Ugh, thermodynamics >.< But I'll give it a shot...

Hot water rises. And since there's not enough circulation to keep everything mixed you've got a hot top and a relatively cool bottom. Off the top of my head, one idea is to move the heater closer to the bottom, creating more of a convection effect. Second idea is to turn the heater off for now, until you've got better circulation. Turn it back on say 24 hours before you plan on adding fish to get the water to the proper temp.

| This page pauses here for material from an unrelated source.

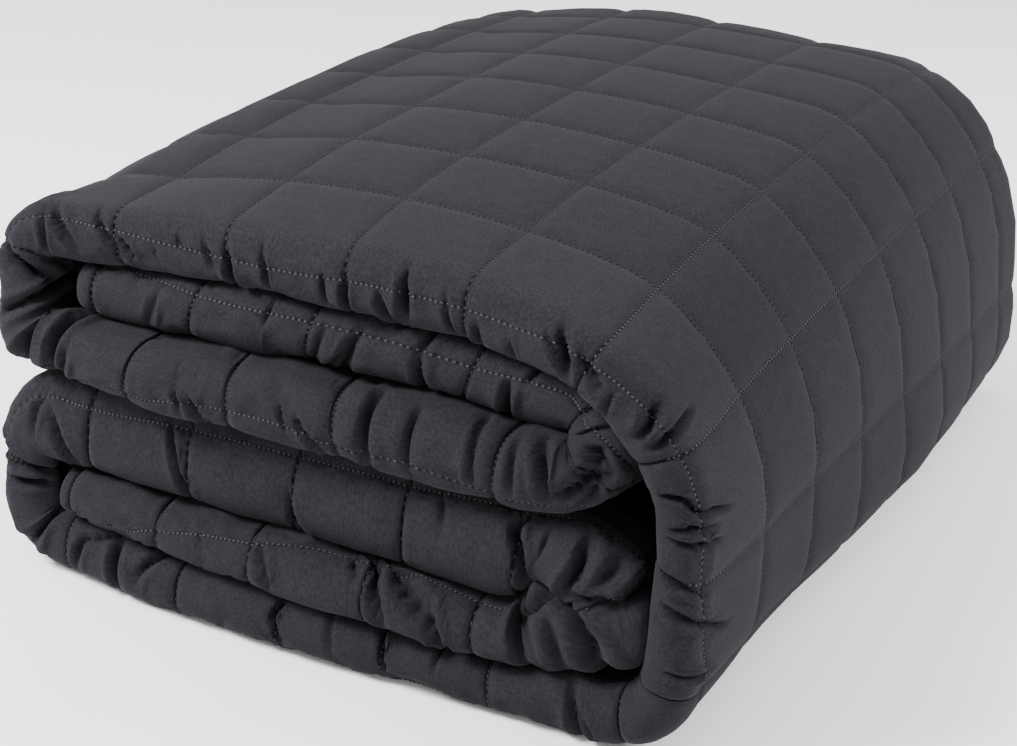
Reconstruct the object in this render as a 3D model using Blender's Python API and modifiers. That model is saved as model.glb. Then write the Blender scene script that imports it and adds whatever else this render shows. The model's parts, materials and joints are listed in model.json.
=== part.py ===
"""Weighted blanket, quilted in squares and folded into a bundle of six tiers.

Metres, +Z up. The bundle stands on Z = 0 with its layered front towards -Y, its open
folds at -X and the one big fold that wraps the other tiers at +X.

The blanket is made flat, as a grid with Solidify. Each point is then carried from its
place on the flat cloth to its place in the bundle: across the width the cloth is
folded in thirds, and along the length the three plies are folded into six tiers.
Lengths on the cloth are counted in quilted squares, so seams lie at whole numbers.
"""
import math

import bmesh
import bpy
import numpy as np

NAME = "weighted_blanket"
SQUARE = 0.0508                  # side of one quilted square, 2 inches
PLY = 0.0091 / SQUARE            # height that one ply takes up in the bundle
PUFF = 0.0083 / SQUARE           # thickness of a ply in the middle of a square
SEAM_DEPTH = 0.0030 / SQUARE     # how far a seam draws the face in
HEM = 0.0034 / SQUARE            # thickness along the free edges
GROOVE = 0.14                    # from a seam to the full puff of the square
EDGE_GROOVE = 0.10               # the same in the short rows along the front fold
TIER = 3 * PLY                   # three plies to a tier
HEIGHT = 6 * TIER                # six tiers to the bundle

# Across the width. Whole numbers are seams; 0 is the seam along the front edge.
HEM_UNDER = -8.25                # free hem of the ply that lies underneath
FRONT_TURN = (-0.62, -0.08)      # the front fold, round the middle ply's hem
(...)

It might be a bad heater. Might not, its hard to say. When you get the filter back, keep an eye on the temp for awhile so you don't cook your fish.
 
you might wanna becareful, if its that hot on top but cooler on the bottom, the heater may not realize that its too hot and it will keep on heating....also a 200w heater could heat a "normal" 100g tank so that probbably doesnt help any, that its oversized for that tank.
 
if its that hot on top but cooler on the bottom, the heater may not realize that its too hot and it will keep on heating

yeah,that's what the water circulation is for ;)

a 200w heater wouldn't be able to heat a 100g aquarium more than a few degrees above ambient though. I have a 200w tronic heater on my 55g and it's on more than half of the time when my room is at a slightly cooler than average temperature. 200w is slightly oversized for a 30gal, but not too bad.